Where the Center of Gravity Really Lives

Late in the session, Nathan Halverson of Spectra Logic offered an insight that reframed the debate entirely. The center of gravity, he suggested, may not reside in the file system; or in object storage at all. Instead, it lives in the application layer.

Users don’t interact with storage tiers, APIs, or lifecycle engines. They interact with tools. From the user’s perspective, the application defines the experience, while the infrastructure behind it remains largely
invisible.

That perspective reorganizes the architecture of the stack. Object storage becomes the durable namespace, file systems act as performance and compatibility layers, and lifecycle engines orchestrate
movement across tiers. Applications, ultimately, define how all of those systems are experienced.

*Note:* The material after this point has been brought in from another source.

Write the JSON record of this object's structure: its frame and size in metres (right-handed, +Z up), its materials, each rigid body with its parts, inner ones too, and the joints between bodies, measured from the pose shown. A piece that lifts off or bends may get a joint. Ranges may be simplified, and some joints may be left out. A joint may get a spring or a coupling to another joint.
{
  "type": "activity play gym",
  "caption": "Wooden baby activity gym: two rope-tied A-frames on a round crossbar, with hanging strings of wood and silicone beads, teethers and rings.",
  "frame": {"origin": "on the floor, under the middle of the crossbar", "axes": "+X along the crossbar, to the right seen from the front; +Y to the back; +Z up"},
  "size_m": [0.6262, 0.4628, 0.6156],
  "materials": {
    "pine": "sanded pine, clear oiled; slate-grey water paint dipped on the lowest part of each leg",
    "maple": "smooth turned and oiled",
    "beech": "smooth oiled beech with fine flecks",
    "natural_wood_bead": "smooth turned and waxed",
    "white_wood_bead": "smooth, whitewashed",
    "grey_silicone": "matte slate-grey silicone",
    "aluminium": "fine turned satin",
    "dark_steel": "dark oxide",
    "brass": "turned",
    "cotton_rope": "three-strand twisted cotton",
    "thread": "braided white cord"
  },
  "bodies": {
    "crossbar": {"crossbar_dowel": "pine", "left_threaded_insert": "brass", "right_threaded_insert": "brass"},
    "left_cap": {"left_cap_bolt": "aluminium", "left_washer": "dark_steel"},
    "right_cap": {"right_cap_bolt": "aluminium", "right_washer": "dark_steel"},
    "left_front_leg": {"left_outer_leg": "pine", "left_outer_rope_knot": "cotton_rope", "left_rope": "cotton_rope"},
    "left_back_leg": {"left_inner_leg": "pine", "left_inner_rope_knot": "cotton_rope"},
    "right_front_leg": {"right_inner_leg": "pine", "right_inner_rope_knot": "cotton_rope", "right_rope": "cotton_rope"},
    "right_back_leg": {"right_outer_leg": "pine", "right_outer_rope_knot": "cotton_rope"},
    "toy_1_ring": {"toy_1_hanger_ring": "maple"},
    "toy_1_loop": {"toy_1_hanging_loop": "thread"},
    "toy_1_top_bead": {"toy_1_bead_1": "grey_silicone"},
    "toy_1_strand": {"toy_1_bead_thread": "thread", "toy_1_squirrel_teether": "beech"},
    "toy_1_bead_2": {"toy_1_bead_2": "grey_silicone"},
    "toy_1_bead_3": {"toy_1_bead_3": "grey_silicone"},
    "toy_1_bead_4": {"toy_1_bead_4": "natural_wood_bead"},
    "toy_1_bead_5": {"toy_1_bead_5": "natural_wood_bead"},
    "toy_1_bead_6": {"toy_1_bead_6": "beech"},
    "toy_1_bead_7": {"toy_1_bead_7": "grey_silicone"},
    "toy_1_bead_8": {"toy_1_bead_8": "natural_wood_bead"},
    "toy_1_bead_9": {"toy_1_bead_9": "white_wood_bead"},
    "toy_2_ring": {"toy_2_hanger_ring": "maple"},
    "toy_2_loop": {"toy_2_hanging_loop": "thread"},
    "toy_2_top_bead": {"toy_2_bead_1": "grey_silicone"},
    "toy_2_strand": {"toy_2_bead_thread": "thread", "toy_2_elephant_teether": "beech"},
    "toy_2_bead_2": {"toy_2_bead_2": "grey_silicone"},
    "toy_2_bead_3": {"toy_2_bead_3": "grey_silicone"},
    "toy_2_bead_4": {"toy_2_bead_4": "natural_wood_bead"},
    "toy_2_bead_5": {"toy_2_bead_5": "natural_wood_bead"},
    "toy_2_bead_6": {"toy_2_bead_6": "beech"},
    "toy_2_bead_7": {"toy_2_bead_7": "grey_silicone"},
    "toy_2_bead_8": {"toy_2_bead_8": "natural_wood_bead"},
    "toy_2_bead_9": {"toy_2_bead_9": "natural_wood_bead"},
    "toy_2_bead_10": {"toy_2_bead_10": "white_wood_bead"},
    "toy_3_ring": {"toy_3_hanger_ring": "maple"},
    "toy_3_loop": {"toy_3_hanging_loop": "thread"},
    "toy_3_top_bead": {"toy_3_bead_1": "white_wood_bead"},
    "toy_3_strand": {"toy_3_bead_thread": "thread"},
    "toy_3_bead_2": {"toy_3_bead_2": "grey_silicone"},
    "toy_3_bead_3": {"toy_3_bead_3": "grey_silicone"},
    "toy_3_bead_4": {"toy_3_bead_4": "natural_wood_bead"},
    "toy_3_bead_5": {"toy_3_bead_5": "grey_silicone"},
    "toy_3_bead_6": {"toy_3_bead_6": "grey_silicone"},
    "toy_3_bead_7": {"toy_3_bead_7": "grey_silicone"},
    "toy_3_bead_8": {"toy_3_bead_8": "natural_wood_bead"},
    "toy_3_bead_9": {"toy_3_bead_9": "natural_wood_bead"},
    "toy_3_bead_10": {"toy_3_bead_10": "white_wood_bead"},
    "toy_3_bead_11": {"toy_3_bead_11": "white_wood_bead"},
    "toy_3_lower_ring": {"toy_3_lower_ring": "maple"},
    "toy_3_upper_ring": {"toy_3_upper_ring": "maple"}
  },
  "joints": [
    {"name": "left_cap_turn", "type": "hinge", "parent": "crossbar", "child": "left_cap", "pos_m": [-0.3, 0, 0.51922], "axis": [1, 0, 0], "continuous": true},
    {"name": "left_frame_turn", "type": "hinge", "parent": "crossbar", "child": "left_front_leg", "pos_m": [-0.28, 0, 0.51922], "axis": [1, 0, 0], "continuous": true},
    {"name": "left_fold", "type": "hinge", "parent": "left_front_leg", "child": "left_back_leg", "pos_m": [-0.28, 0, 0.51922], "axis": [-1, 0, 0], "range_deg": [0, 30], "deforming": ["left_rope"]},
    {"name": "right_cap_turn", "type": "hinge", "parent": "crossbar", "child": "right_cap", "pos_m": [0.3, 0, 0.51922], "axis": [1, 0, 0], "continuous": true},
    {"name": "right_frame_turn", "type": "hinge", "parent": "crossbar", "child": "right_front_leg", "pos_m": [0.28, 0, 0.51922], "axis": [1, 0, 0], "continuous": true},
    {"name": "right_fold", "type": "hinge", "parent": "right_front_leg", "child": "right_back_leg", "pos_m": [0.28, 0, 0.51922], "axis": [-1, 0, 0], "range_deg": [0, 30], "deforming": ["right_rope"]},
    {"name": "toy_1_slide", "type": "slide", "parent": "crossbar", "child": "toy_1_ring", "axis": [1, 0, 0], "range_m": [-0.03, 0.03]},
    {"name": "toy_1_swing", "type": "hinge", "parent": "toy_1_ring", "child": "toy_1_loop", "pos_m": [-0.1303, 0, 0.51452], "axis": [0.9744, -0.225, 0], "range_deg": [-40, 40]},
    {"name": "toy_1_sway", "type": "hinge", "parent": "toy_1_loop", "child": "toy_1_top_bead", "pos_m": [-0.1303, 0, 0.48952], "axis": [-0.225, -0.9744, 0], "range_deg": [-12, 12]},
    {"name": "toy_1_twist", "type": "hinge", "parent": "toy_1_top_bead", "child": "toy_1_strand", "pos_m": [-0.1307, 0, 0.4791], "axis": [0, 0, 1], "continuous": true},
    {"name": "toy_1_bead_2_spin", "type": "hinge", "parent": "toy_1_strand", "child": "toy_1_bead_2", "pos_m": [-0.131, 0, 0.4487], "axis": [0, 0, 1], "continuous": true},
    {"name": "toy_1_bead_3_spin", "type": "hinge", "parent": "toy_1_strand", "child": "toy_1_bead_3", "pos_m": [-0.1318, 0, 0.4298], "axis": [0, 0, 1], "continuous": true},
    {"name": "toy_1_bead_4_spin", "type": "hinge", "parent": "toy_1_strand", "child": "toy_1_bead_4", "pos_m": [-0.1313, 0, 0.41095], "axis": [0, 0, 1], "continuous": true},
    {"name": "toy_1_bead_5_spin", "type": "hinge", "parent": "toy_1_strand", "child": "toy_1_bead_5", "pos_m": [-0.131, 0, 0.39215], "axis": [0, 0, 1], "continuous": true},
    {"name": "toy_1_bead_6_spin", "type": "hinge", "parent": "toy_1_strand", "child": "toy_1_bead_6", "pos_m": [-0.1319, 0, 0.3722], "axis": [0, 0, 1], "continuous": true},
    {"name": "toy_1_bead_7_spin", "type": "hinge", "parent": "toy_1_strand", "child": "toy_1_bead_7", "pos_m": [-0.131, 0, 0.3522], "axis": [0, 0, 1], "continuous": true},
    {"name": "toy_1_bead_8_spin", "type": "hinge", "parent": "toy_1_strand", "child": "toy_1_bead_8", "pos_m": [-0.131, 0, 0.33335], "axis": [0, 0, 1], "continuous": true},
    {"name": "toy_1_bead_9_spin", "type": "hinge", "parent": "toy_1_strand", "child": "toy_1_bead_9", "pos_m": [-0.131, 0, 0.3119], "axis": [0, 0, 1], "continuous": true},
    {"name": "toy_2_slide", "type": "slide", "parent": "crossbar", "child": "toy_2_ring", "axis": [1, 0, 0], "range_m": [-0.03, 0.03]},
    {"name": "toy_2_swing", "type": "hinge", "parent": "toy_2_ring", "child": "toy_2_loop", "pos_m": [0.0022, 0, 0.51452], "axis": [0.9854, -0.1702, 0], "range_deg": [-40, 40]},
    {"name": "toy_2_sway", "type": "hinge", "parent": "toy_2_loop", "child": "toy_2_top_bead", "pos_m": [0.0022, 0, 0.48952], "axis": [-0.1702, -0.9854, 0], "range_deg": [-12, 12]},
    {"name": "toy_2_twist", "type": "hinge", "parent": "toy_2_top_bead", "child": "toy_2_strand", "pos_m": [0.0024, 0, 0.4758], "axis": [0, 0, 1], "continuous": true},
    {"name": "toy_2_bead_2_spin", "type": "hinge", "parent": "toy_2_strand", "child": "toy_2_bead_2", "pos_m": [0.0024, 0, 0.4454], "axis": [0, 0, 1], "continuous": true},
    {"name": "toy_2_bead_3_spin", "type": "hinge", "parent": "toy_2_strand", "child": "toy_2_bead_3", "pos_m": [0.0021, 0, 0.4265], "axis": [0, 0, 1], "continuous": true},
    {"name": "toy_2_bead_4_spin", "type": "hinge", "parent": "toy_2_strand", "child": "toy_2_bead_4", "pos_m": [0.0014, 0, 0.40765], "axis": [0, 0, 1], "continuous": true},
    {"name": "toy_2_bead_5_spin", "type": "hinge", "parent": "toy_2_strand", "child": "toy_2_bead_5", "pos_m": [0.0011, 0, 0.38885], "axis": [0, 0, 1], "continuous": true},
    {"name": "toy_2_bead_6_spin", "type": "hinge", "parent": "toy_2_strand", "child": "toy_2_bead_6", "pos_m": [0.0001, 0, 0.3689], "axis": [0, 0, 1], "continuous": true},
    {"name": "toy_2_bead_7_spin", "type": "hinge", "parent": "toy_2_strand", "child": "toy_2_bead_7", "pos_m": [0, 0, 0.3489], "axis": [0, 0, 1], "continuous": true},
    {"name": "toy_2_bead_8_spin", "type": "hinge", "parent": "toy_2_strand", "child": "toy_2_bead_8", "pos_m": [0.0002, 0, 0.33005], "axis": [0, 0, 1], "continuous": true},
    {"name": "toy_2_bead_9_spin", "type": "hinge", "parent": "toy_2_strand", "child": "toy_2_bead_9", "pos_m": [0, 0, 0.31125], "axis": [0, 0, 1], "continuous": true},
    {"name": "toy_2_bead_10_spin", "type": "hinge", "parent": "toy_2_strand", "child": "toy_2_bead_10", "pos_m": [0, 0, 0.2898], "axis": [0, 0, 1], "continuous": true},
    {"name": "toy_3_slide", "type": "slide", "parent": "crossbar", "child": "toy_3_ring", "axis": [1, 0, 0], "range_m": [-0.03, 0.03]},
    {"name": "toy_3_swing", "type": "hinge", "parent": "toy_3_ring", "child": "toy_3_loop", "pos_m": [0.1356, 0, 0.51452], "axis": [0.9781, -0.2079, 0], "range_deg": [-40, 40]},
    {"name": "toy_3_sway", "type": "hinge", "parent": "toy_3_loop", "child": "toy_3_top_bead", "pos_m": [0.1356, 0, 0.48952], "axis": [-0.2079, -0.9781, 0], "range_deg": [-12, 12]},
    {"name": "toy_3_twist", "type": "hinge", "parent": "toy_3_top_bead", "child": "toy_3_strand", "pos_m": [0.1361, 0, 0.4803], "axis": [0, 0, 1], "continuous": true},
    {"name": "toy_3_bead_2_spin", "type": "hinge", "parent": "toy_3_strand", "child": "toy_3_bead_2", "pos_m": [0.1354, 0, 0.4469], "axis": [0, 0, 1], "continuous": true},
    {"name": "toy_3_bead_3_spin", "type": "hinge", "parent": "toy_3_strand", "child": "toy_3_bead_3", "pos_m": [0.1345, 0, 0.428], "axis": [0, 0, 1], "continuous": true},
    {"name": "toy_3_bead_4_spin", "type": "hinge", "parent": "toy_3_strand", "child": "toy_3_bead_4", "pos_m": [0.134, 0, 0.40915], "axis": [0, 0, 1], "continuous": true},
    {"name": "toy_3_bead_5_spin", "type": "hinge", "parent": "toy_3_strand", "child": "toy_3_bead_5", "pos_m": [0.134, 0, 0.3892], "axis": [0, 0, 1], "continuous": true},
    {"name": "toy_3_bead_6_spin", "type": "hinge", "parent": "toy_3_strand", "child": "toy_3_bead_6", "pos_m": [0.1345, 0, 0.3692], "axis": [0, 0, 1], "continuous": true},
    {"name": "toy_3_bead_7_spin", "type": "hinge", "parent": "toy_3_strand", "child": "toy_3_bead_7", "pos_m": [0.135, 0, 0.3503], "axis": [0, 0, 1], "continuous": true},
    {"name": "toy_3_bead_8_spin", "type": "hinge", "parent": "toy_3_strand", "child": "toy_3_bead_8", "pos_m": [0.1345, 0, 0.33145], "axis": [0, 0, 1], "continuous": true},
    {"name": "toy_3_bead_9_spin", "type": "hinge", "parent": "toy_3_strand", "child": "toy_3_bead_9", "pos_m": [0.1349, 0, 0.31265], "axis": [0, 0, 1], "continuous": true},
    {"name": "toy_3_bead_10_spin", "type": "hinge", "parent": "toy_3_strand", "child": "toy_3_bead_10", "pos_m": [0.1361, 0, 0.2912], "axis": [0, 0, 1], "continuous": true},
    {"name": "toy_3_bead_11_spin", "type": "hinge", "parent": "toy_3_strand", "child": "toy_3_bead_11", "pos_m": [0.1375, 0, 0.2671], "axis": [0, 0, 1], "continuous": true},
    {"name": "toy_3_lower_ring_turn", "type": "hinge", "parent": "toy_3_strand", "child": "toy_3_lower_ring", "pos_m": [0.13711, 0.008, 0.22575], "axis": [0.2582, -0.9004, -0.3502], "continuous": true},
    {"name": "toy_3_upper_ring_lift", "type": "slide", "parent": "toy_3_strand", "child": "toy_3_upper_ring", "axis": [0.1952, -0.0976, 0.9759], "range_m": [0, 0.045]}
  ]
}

In that sense, the crown isn’t simply passing from file systems to object storage.

It’s moving upward.

So, Is the File System Dying?

No. But it may be losing its throne.

The file system is unlikely to disappear anytime soon. Too many workflows rely on its semantics, too many tools depend on its behavior, and too many users expect the familiarity of mounted volumes and directory structures.

What is changing is its role.

Rather than serving as the unquestioned foundation of media infrastructure, the file system is increasingly becoming a high-performance edge tier sitting atop object-native storage architectures.

Object storage continues to rise. Governance complexity is increasing. Applications are becoming more storage-aware, and lifecycle strategy is becoming a central architectural concern.

In that evolving stack, the file system remains essential. Not as the monarch of the infrastructure layer, but as its mediator; bridging the expectations of creative tools with the realities of modern storage systems.

And in contemporary media workflows, mediation may ultimately prove more valuable than domination.